Salah satu pengunjung, Lina (38 tahun), mengatakan, banyak kekurangan dari Museum Bahari. Padahal, kata dia, Museum ini sudah bagus dengan benda-benda bersejarahnya serta bangunannya.
“Oh pernah kebakaran ya? pantas tadi saya kesana ditutup. Ya tadi keliling sama anak-anak banyak yang berdebu kapalnya. Terus mau lihat asal usulnya tidak ada papan informasi. Terus saya mau tahunya dari mana ya?” kata dia.
Lina menyarankan Museum Bahari ini mengadakan atraksi atau pertunjukan musik agar pengunjung semakin banyak untuk wisata kesini. Lalu, aksesnya juga harus disediakan untuk pengunjung. Sehingga pengunjung tertarik dan nyaman.

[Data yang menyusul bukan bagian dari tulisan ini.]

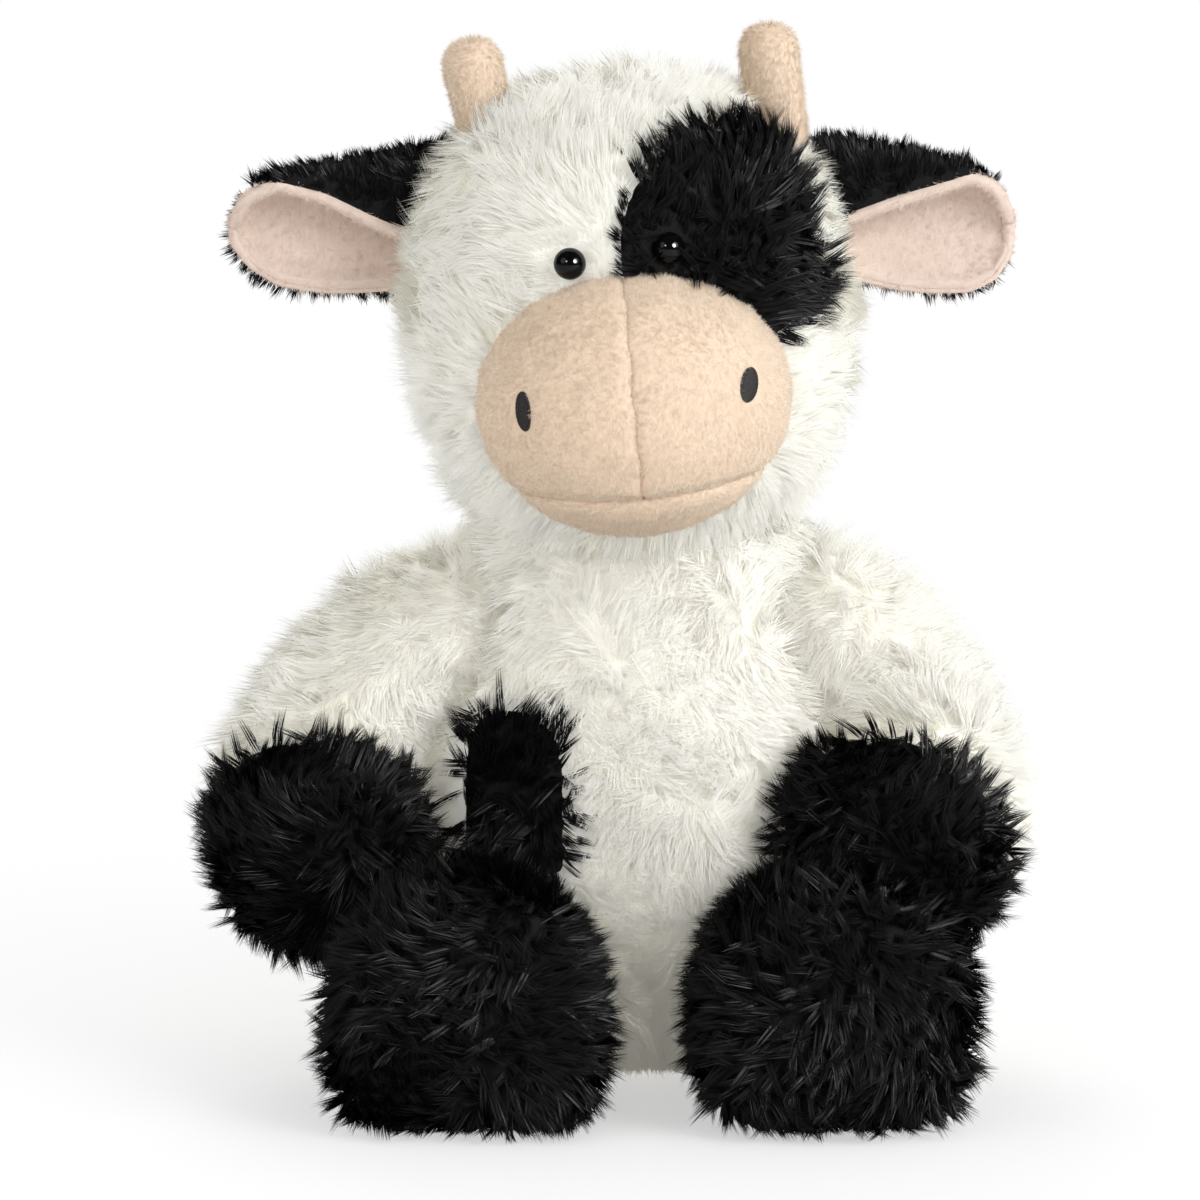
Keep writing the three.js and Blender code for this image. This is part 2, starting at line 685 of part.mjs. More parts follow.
// Horns: short blunt velour cones, open where they are sewn to the head
for (const side of sides) {
  const { beside, tip, lean } = horns[side];
  const top = tip - horn.tipRound;
  const base = headEgg(0).trimByPlane([0, 0, 1], head.widestAt);
  const hornAt = (depth, room) =>
    stuffedTube({
      stations: [
        { at: [beside - lean, -head.forward, top - horn.root - horn.root], radius: horn.baseRadius },
        { at: [beside, -head.forward, top - horn.root], radius: horn.baseRadius },
        { at: [beside + lean, -head.forward, top], radius: horn.tipRadius },
      ],
      up: yAxis,
      startRound: horn.tipRound,
      endRound: horn.tipRound,
      sides: smallSides,
      steps: hornSteps,
      grow: -depth,
    }).subtract(room);
  const onHead = headEgg(seamGap);
  addPiece(headGroup, `horn_${side}_cover`, hornAt(0, onHead).subtract(hornAt(horn.wall, base)), peachVelour);
  addPiece(headGroup, `horn_${side}_stuffing`, hornAt(horn.wall + seamGap, onHead), fibreFill);
}

for (const side of sides) {
  const whole = earBody(side);
  const dishForward = ear.bellyThickness + ear.bellyThickness - ear.dishDepth;
  const dish = earTube(side, 0, ear.rimShare, dishForward);
  const lining = earTube(side, -seamGap, ear.rimShare, dishForward);
  const front = earTube(side, 0, ear.rimShare, dishForward + ear.liningThickness);
  addPiece(headGroup, `ear_${side}_back`, whole.subtract(dish), side === "left" ? blackPlush : whitePlush);
  addPiece(headGroup, `ear_${side}_lining`, lining.intersect(whole).subtract(front), pinkVelour);
}

export default part;
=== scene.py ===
# %% [markdown]
# A sitting stuffed cow in long shaggy pile. The real toy is cut from four cloths: white and black
# shaggy plush, peach velour for the muzzle and horns, and pink velour inside the ears. The packed
# model gives each stuffed piece its place and size, and this lesson makes its cloth. The long pile
# is real geometry here, because hair systems are lost when a model leaves Blender.

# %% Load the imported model
import json
import math

import bmesh
import bpy
import numpy as np
from mathutils import Matrix, Vector
from mathutils.bvhtree import BVHTree


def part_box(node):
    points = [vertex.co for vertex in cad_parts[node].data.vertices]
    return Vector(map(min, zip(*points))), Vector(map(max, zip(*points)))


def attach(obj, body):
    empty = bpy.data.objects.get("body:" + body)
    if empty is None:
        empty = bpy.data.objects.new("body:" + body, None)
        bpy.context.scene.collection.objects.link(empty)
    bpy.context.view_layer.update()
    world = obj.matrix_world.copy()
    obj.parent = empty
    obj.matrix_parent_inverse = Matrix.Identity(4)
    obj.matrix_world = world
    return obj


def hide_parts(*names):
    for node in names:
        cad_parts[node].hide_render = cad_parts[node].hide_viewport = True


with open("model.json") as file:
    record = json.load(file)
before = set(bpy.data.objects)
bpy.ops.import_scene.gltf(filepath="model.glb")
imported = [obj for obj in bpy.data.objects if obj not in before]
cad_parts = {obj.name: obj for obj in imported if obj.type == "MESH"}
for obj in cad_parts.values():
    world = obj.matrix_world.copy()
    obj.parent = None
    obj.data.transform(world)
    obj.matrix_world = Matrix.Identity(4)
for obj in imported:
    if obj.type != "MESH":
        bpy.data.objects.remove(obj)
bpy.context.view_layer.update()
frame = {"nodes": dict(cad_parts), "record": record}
MM = 0.001
SIDES = ("left", "right")
print("packed nodes:", len(frame["nodes"]))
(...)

“Harusnya ada bus city tour rutenya sampai sini. Ada shelternya juga. Lagian di sini banyak truk. Tadi saja saya naik mobil daring. Terus tempat parkirnya juga tidak luas. Masih banyak yang harus dibenahi fasilitasnya. Kalau kayak gini terus ya sepi dan membosankan,” ujar dia.